In addition to opportunism, he alerts to the risk, also mentioned by countless other doctrinists, of miscomprehending the foreign material for the purposes of its domestic use: "the proper use of foreign material requires such exhaustive information about foreign norms that judges could not possibly use foreign material properly" (Sunstein, 2009: 206). However, notwithstanding the above, if foreign case law were indeed to be used, Sunstein understands that the best way of confronting the difficulties would be by developing a simplifying framework. Hence his suggestion that Justices i) examine the material from ten or twenty relevant countries; ii) pay due regard to the sentiments and judgments of the population and, accordingly, do not become interested in material from authoritarian states with dysfunctional institutions or ones with small populations, "confining themselves", therefore, "to only about twenty or thirty countries, including the Western liberal democracies plus countries such as India, Japan, Brazil, Israel and South Korea" (Sunstein, 2009: 207); iii) consult material translated into their own language and that is perfectly understood in the sphere of their language; iv) favor recent sources since they are more plausible and reflect current conditions and, v) be alert to positions taken by the state assumed in cascade (that deserve to be rejected since they do not represent an argument constructed independently).

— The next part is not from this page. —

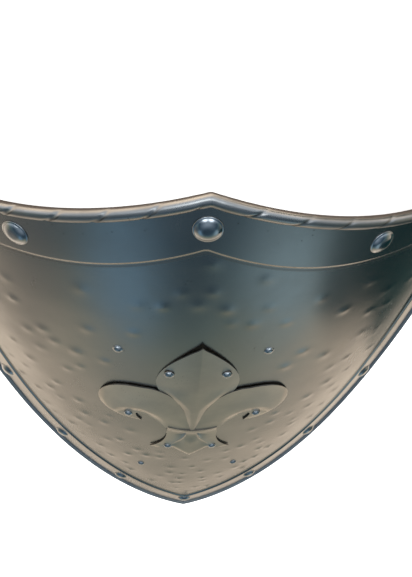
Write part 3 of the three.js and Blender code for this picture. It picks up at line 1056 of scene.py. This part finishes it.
# Two rows of stitches, each seen on both faces of the strap
def makeStitching(strap, points):
    half, thick = strap["width"] / 2, strap["thickness"] / 2
    across = Vector((0, 1, 0))
    size = (stitch["length"] / 2, stitch["radius"], stitch["radius"])
    threads = []
    travelled = 0.0
    for i in range(8, strapSteps - 8):
        travelled += (points[i + 1] - points[i]).length
        if travelled < stitch["pitch"]:
            continue
        travelled = 0.0
        ahead = (points[i + 1] - points[i]).normalized()
        out = ahead.cross(across).normalized()
        for side in (-1, 1):
            for facing in (-1, 1):
                bm = bmesh.new()
                bmesh.ops.create_uvsphere(bm, u_segments=8, v_segments=6, radius=1)
                bmesh.ops.scale(bm, vec=size, verts=bm.verts)
                turn = Matrix((ahead, across, out)).transposed().to_4x4()
                at = points[i] + across * side * (half - stitch["inset"])
                at = at + out * facing * (thick - stitch["sunk"] + stitch["proud"])
                bm.transform(Matrix.Translation(at) @ turn)
                bmesh.ops.recalc_face_normals(bm, faces=bm.faces)
                threads.append(bm)
    finishPiece(joined(threads), strap["name"] + "_stitching", waxedThread, [strap["name"]])


def makeStrap(strap):
    path = strapPath(strap)
    points = [through(path, i / strapSteps) for i in range(strapSteps + 1)]
    makeLeatherLoop(strap, points)
    makeStitching(strap, points)


for strap in straps:
    makeStrap(strap)
print("straps fitted")


# Floor, light and the room that the steel reflects

room = dict(
    # elevation in degrees, colour: what the steel sees beyond the point, from the floor up
    bands=[
        (-30, (0.66, 0.56, 0.43)), (0, (0.57, 0.48, 0.38)), (10, (0.43, 0.39, 0.32)),
        (20, (0.26, 0.26, 0.2)), (30, (0.11, 0.155, 0.145)), (38, (0.08, 0.135, 0.165)),
        (48, (0.025, 0.05, 0.075)), (64, (0.1, 0.14, 0.18)), (82, (0.24, 0.3, 0.36)),
    ],
    # and beyond the top edge
    bandsBehind=[
        (-30, (0.9, 0.76, 0.6)), (0, (1.1, 0.95, 0.78)), (9, (1.05, 0.98, 0.9)),
        (20, (0.66, 0.72, 0.78)), (35, (0.42, 0.5, 0.58)), (55, (0.33, 0.4, 0.48)),
        (70, (0.2, 0.26, 0.32)), (82, (0.26, 0.32, 0.38)),
    ],
    # patches: bearing from the point of the shield, elevation, reach and blur in degrees, colour, share
    patches=[
        (38, 31, 12, 9, (0.27, 0.39, 0.46), 0.9),
        (-26, 36, 11, 8, (0.15, 0.26, 0.37), 0.85),
        (-3, 46, 10, 8, (0.02, 0.04, 0.06), 0.85),
        (-56, 25, 15, 10, (0.07, 0.09, 0.11), 0.9),
        (62, 28, 13, 9, (0.06, 0.085, 0.095), 0.9),
        (50, 15, 11, 2, (0.025, 0.048, 0.057), 1.0),
        (58, 2, 14, 4, (0.002, 0.022, 0.026), 1.0),
        (-48, 12, 10, 6, (0.15, 0.145, 0.135), 0.6),
        (152, 54, 13, 8, (2.0, 2.2, 2.35), 0.9),
        (-152, 54, 13, 8, (2.0, 2.2, 2.35), 0.9),
    ],
    soft=(0.95, 0.97, 1.0),
    floorColour=(0.88, 0.87, 0.85),
    floorGlow=0.7,
    # the floor's colours for glossy rays are painted reflections of the room: tan, a painted shadow around
    # the top edge, cream beyond it, and a dark teal patch far to the right
    floorInSteel=(0.51, 0.43, 0.345),
    floorShadowInSteel=(0.13, 0.1, 0.08),
    floorBehindInSteel=(0.8, 0.68, 0.54),
    floorFarRightReflection=(0.003, 0.028, 0.028),
    # where the floor's colours in the steel change over, in metres
    floorShadowFrom=(0.05, 0.3),
    behindFrom=(0.38, 0.52),
    farRightSlant=(0.66, 0.75),
    farRightFrom=(0.14, 0.18),
    farRightAcross=(0.24, 0.34),
)


def makeRoom():
    world = bpy.data.worlds.new("room")
    bpy.context.scene.world = world
    world.use_nodes = True
    tree = world.node_tree
    background = tree.nodes["Background"]
    place = addNode(tree, "ShaderNodeTexCoord").outputs["Generated"]
    direction = addNode(tree, "ShaderNodeVectorMath", {0: place}, operation="NORMALIZE").outputs[0]
    parts = addNode(tree, "ShaderNodeSeparateXYZ", {0: direction})
    elevation = maths(tree, "DEGREES", maths(tree, "ARCSINE", parts.outputs["Z"]))
    wholeSky = {"Value": elevation, "From Min": -90, "From Max": 90}
    level = addNode(tree, "ShaderNodeMapRange", wholeSky).outputs[0]

    def byHeight(bands):
        ramp = addNode(tree, "ShaderNodeValToRGB", {"Fac": level})
        stops = ramp.color_ramp.elements
        while len(stops) < len(bands):
            stops.new(0.5)
        for stop, (degrees, colour) in zip(stops, bands):
            stop.position = (degrees + 90) / 180
            stop.color = (*colour, 1)
        return ramp.outputs[0]

    back = ranged(tree, parts.outputs["Y"], 0.0, 0.5)
    colour = mixedColour(tree, back, byHeight(room["bands"]), byHeight(room["bandsBehind"]))
    for bearing, height, reach, blur, patch, share in room["patches"]:
        a, e = math.radians(bearing), math.radians(height)
        towards = (math.sin(a) * math.cos(e), -math.cos(a) * math.cos(e), math.sin(e))
        dot = addNode(tree, "ShaderNodeVectorMath", {0: direction, 1: towards}, operation="DOT_PRODUCT")
        angle = maths(tree, "DEGREES", maths(tree, "ARCCOSINE", dot.outputs["Value"]))
        mask = ranged(tree, angle, reach - blur, reach + blur, share, 0.0)
        colour = mixedColour(tree, mask, colour, patch)
    # Matt surfaces are lit by an even white, the camera sees white, and the rest see the room
    path = addNode(tree, "ShaderNodeLightPath")
    lit = mixedColour(tree, path.outputs["Is Diffuse Ray"], colour, room["soft"])
    final = mixedColour(tree, path.outputs["Is Camera Ray"], lit, (1, 1, 1))
    tree.links.new(final, background.inputs["Color"])


# In the steel the floor shows painted reflections of the room, with a painted shadow around the top edge and
# a painted dark teal patch far to the right, and it glows towards the camera to stay pale
def makeFloor():
    bm = bmesh.new()
    bmesh.ops.create_grid(bm, x_segments=1, y_segments=1, size=6)
    mesh = bpy.data.meshes.new("floor")
    bm.to_mesh(mesh)
    bm.free()
    floor = bpy.data.objects.new("floor", mesh)
    bpy.context.scene.collection.objects.link(floor)
    material = bpy.data.materials.new("pale floor")
    material.use_nodes = True
    tree = material.node_tree
    shader = tree.nodes["Principled BSDF"]
    place = addNode(tree, "ShaderNodeTexCoord").outputs["Object"]
    parts = addNode(tree, "ShaderNodeSeparateXYZ", {0: place})
    x, y = parts.outputs["X"], parts.outputs["Y"]
    # painted shadow in the steel's view of the floor, around the top edge
    byTop = ranged(tree, y, *room["floorShadowFrom"])
    near = mixedColour(tree, byTop, room["floorInSteel"], room["floorShadowInSteel"])
    inSteel = mixedColour(tree, ranged(tree, y, *room["behindFrom"]), near, room["floorBehindInSteel"])
    slantX, slantY = (maths(tree, "MULTIPLY", v, share) for v, share in zip((x, y), room["farRightSlant"]))
    beyond = ranged(tree, maths(tree, "ADD", slantX, slantY), *room["farRightFrom"])
    farRight = maths(tree, "MULTIPLY", beyond, ranged(tree, x, *room["farRightAcross"]))
    inSteel = mixedColour(tree, farRight, inSteel, room["floorFarRightReflection"])
    path = addNode(tree, "ShaderNodeLightPath")
    colour = mixedColour(tree, path.outputs["Is Glossy Ray"], room["floorColour"], inSteel)
    shader.inputs["Emission Color"].default_value = (1, 1, 1, 1)
    glow = maths(tree, "MULTIPLY", path.outputs["Is Camera Ray"], room["floorGlow"])
    tree.links.new(glow, shader.inputs["Emission Strength"])
    tree.links.new(colour, shader.inputs["Base Color"])
    shader.inputs["Roughness"].default_value = 0.9
    shader.inputs["Specular IOR Level"].default_value = 0.1
    mesh.materials.append(material)


def makeLamp(name, place, size, power, colour, glossy):
    data = bpy.data.lights.new(name, "AREA")
    data.shape = "DISK"
    data.size = size
    data.energy = power
    data.color = colour
    lamp = bpy.data.objects.new(name, data)
    bpy.context.scene.collection.objects.link(lamp)
    turn = Vector(place).to_track_quat("Z", "Y").to_matrix().to_4x4()
    lamp.matrix_world = Matrix.Translation(place) @ turn
    lamp.visible_glossy = glossy


makeRoom()
makeFloor()
makeLamp("overhead lamp", (0.3, 0.4, 3.2), 3.0, 60, (1, 0.99, 0.97), False)
makeLamp("side lamp", (0.4, 2.4, 1.5), 2.2, 45, (1, 0.99, 0.97), False)
bpy.context.scene.view_settings.view_transform = "Standard"
print("room lit")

This material is useful when i) it is relatively uniform; ii) it results from legislation or judicial decisions; iii) the problems to which such material relates are relatively similar and, iv) this material reflects independent judgments (Sunstein, 2009: 208). Next, a majority of five or more countries with uniform decisions on the theme should be obtained. There is no requirement to effectively analyze more than five countries in the event that the first five are already seen to present such uniform case law. This could mean that the existence of uniform foreign constitutional case law from more than fifteen countries - but in a different sense - would be simply ignored.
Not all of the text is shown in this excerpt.